In the late 1990's our interest had focused upon the use of radical reactions to develop new strategies for synthesis. One of our targets was the oxygenated sesquiterpene FS-2 via radical fragmentation as shown in Fig. 1. We [J. Org. Chem. 1990, 55, 1416] had previously uncovered subtle strain factors that induce cyclic thionocarbonates to afford primary over secondary radicals during homolytic fragmentation induced by tri-n-butylstannyl radical (Fig.2; Tetrahedron Lett. 2000, 41, 5155).

Fig. 1

Fig. 2

Oxiranyl carbinyl radicals undergo rapid fragmentation to form allyloxyl radicals. We have been studying this process in tandem with the fragmentation of cyclopropylcarbinyl radicals. Besides leading to a new approach to prostanoids, kinetic studies have shown that the oxiranyl carbinyl radical is formed reversibly [J. Org.

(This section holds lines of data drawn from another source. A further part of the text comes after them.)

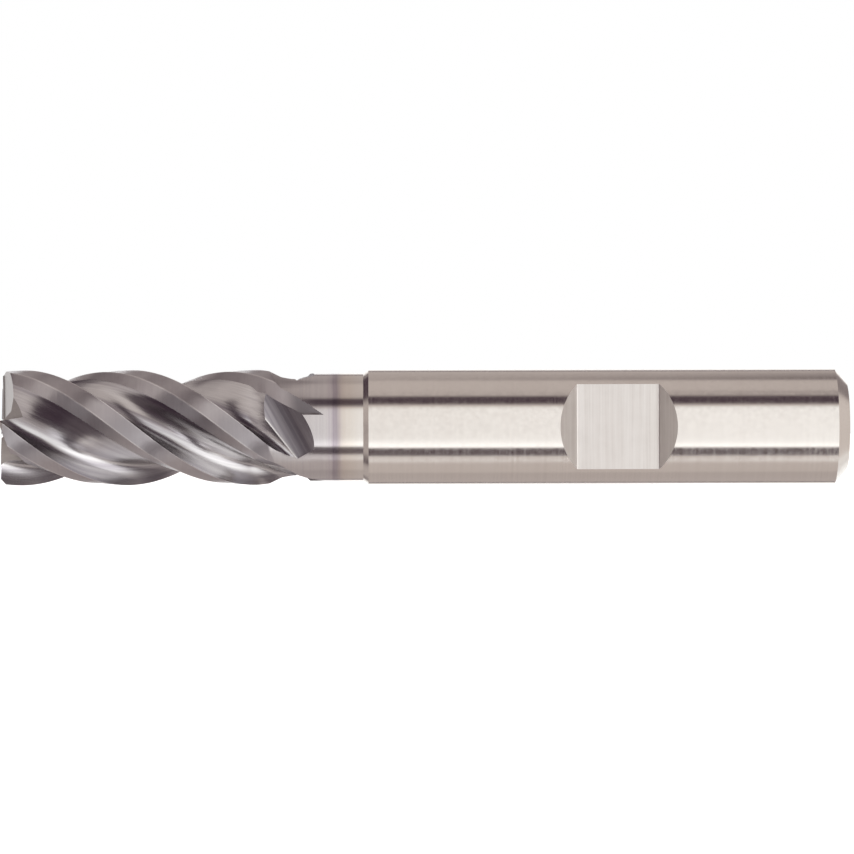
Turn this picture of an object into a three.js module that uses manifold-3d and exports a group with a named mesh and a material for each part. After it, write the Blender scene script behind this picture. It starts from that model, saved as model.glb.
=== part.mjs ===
// Solid-carbide end mill, 10 mm, four flutes, necked, with a flat on its shank for a side-lock holder.
// The tool is built upright: Z is its axis, Z = 0 is the shank's end face and the teeth point to -Z.
// The whole group is then laid down, so that the axis is X, the tip is at -X and the flat faces -Y.
// All lengths are in millimetres and all angles in degrees.

import * as THREE from 'three';
import { mergeVertices } from 'three/addons/utils/BufferGeometryUtils.js';
import Module from 'manifold-3d';

// ---- driving dimensions ----
const OVERALL_LENGTH = 73.4;
const CUT_RADIUS = 5.0;
const SHANK_RADIUS = 5.0;
const NECK_RADIUS = 4.675;
const CUT_LENGTH = 23.2;
const HEAD_LENGTH = 28.1;
const REACH = 31.4;

const HELIX_ANGLE = 38;
const FIRST_TOOTH = -107.8;
const TOOTH_PITCHES = [99, 82, 96, 83];

const PRIMARY_LAND = { turn: 6.7, radius: 4.955 };
const HEEL = { turn: 20.5, radius: 4.84 };
const HEEL_FACET_END = { turn: 34, radius: 4.2 };
const CORE_RADIUS = 3.05;
const CORE_TO_EDGE = 17;
const RADIAL_RAKE = 9;
const SHARPENING = 0.25;
const RUN_OUT_START = 21.6;
const RUN_OUT_LENGTH = 4.4;

const SCOOP = {
  radius: 3.5,
  depth: 1.3,
  behindTip: 23.12,
  beyondEdge: 191,
  lag: 10.7,
  steepness: 62,
  lean: -5,
  wheelLength: 9,
  ridgeSteepness: 51.6,
  ridgeBehindTip: 23.7,
};

const GASH = { angle: 45, lean: 12, width: 2.6, height: 6, length: 12, fromAxis: 1.0, aheadOfEdge: 0.46 };
const END_RELIEF = { angle: 8, behindEdge: 0 };
const END_CLEARANCE = { angle: 20, behindEdge: 0.45 };
const END_DISH = 2;
const END_CUT_DEPTH = 4;

const CORNER_CHAMFER = 0.45;
const NECK_TAPER_LENGTH = 1.1;
const STEP_CHAMFER_LENGTH = 0.45;
const REAR_CHAMFER_LENGTH = 1.05;
const REAR_CHAMFER_DEPTH = 1.2;

const FLAT_DISTANCE = 20;
const FLAT_LENGTH = 7.1;
const FLAT_FROM_AXIS = 3.4;
const FLAT_RAMP = 1.5;

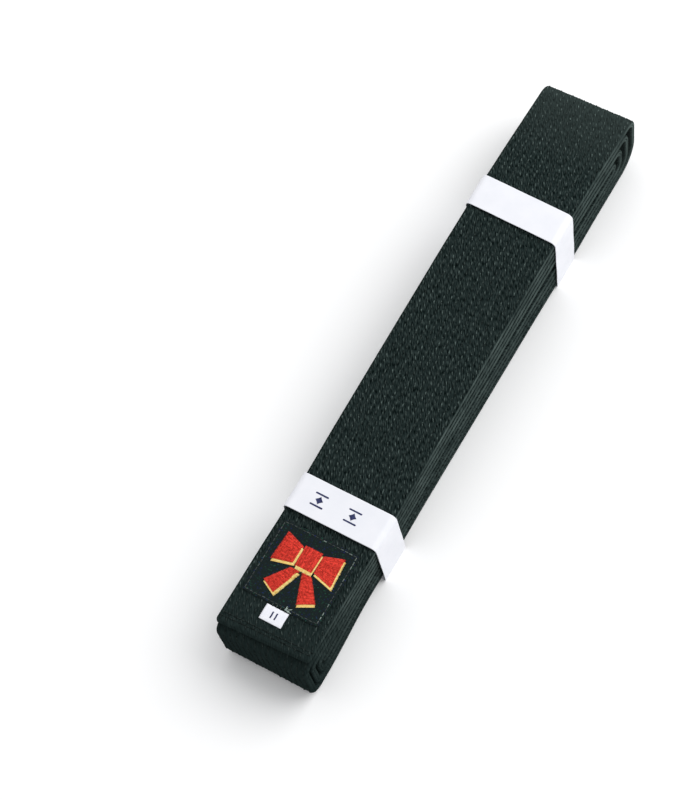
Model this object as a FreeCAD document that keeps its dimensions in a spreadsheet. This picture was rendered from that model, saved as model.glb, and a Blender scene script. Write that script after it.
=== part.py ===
"""Folded martial arts belt held by two paper bands.

Millimetres, +Z up.  +Y runs along the folded pack, away from the end that
carries the label; +X is the pack's right side; Z = 0 is the surface that the
paper bands rest on.  The origin is the centre of the pack's footprint.

The belt is one long strap, wound flat into eight layers round its plain end;
the end that carries the label lies on top.  Layer 1 is the top layer and layer
8 the bottom one.  Every piece of the strap is a strip that follows the same
wound route in the YZ plane and is padded along X.
"""
import FreeCAD, Part
import math
import os

Vector = FreeCAD.Vector

# ---------------------------------------------------------------- dimensions

DIMENSIONS = [
    # the strap
    ("belt_width", 45.0),
    ("belt_thickness", 3.5),
    ("cover_wall", 0.5),
    ("cover_seam_gap", 0.4),
    ("thread_rows", 15),
    ("row_pitch", 3.0),
    ("thread_width", 0.5),
    ("thread_height", 0.1),
    ("label_tip_inset", 3.8),
    ("plain_tip_inset", 13.0),
    ("thread_end_inset", 1.0),
    ("tip_seam_inset", 3.0),
    ("tip_seam_pitch", 1.6),
    ("tip_seam_width", 0.8),
    ("tip_seam_margin", 1.0),
    # the folded pack
    ("pack_length", 302.0),
    ("under_clearance", 0.5),
    ("label_station", -84.0),
    ("middle_station", 81.0),
    ("label_pitch", 4.0),
    ("middle_pitch", 4.55),
    ("pocket_extra", 3.55),
    ("fold_lower_pitch", 4.15),
    ("fold_top_height", 32.2),
    ("fold_upper_pitch", 3.97),
    ("fold_setback", 6.2),
    ("kink_radius", 150.0),
    # the label end, which lifts
    ("flap_hinge_place", -91.1),
    ("flap_joint_gap", 0.3),
    # the label
    ("label_width", 38.0),
    ("label_length", 36.4),
    ("label_thickness", 0.45),
    ("label_centre_x", -0.6),
    ("label_centre_y", -113.1),
    ("border_inset", 0.9),
    ("border_width", 0.6),
    ("border_height", 0.15),
    ("emblem_height", 0.4),
    ("emblem_edge_height", 0.3),
    ("emblem_edge_right", 0.6),
    ("emblem_edge_down", 1.1),
    ("emblem_lift", 1.2),
    # the size tag
    ("tag_width", 10.8),
    ("tag_length", 7.1),
    ("tag_thickness", 0.2),
    ("tag_centre_x", -0.8),
    ("tag_hinge_place", -131.8),
    ("tag_bar_width", 0.7),
    ("tag_bar_length", 3.2),
    ("tag_bar_spacing", 2.0),
    ("tack_count", 4),
    ("tack_pitch", 2.35),
    ("tack_width", 0.9),
    ("tack_depth", 0.15),
    # the paper bands
    ("paper_thickness", 0.25),
    ("paper_side_gap", 0.35),
    ("paper_corner", 0.9),
    ("glue_thickness", 0.1),
    ("lap_bottom", 8.0),
    ("lap_top", 20.0),
    ("glue_margin", 1.0),
    ("upper_band_centre", 80.9),
    ("upper_band_width", 16.4),
    ("upper_band_clearance", 0.4),
    ("lower_band_centre", -81.3),
    ("lower_band_width", 17.5),
    ("lower_band_height", 33.65),
    ("print_thickness", 0.05),
    ("lozenge_size", 3.8),
    ("bar_length", 6.4),
    ("bar_width", 0.8),
    ("bar_spacing", 5.6),
    ("print_spacing", 16.6),
    ("print_centre_x", -1.8),
]

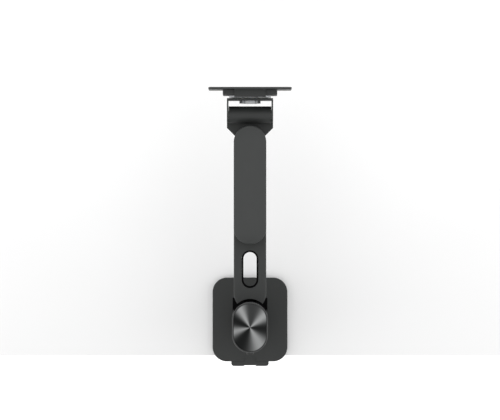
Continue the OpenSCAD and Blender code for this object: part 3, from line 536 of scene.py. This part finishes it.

Chem. 1995, 60, 2666] in the presence of hydrogen atom donors (Fig. 3; Tetrahedron Lett. 1996, 37, 809).

Fig. 3

Physical organic chemists have studied the rate of inversion and rearrangement of oxiranyl radicals. We had been able to demonstrate that these radicals cyclize faster than they rearrange. This behavior is also exemplified by carbon-centered aziridinyl radicals. These new findings are being extended in the area of the mitomycin antibiotics (Figures 4 and 5) to the synthesis of natural products, and candidates whose chemistry may mimic the mode of action of these antibiotics. (Fig. 4; J. Org. Chem. 1997, 62, 1083) (Fig 5; Tetrahedron Lett. 1998, 39, 2455).

Fig. 4

Fig. 5

The facile rearrangement of allyl S-methyl xanthate to allyl S-methyl dithiocarbonate has been known for more than a century. We coupled the latter functionality as a leaving group with a xanthate as an initiator in a free radical process that led to carbocycles having dual functionality (Fig. 6; Tetrahedron Letters, 1987, 48, 5973.)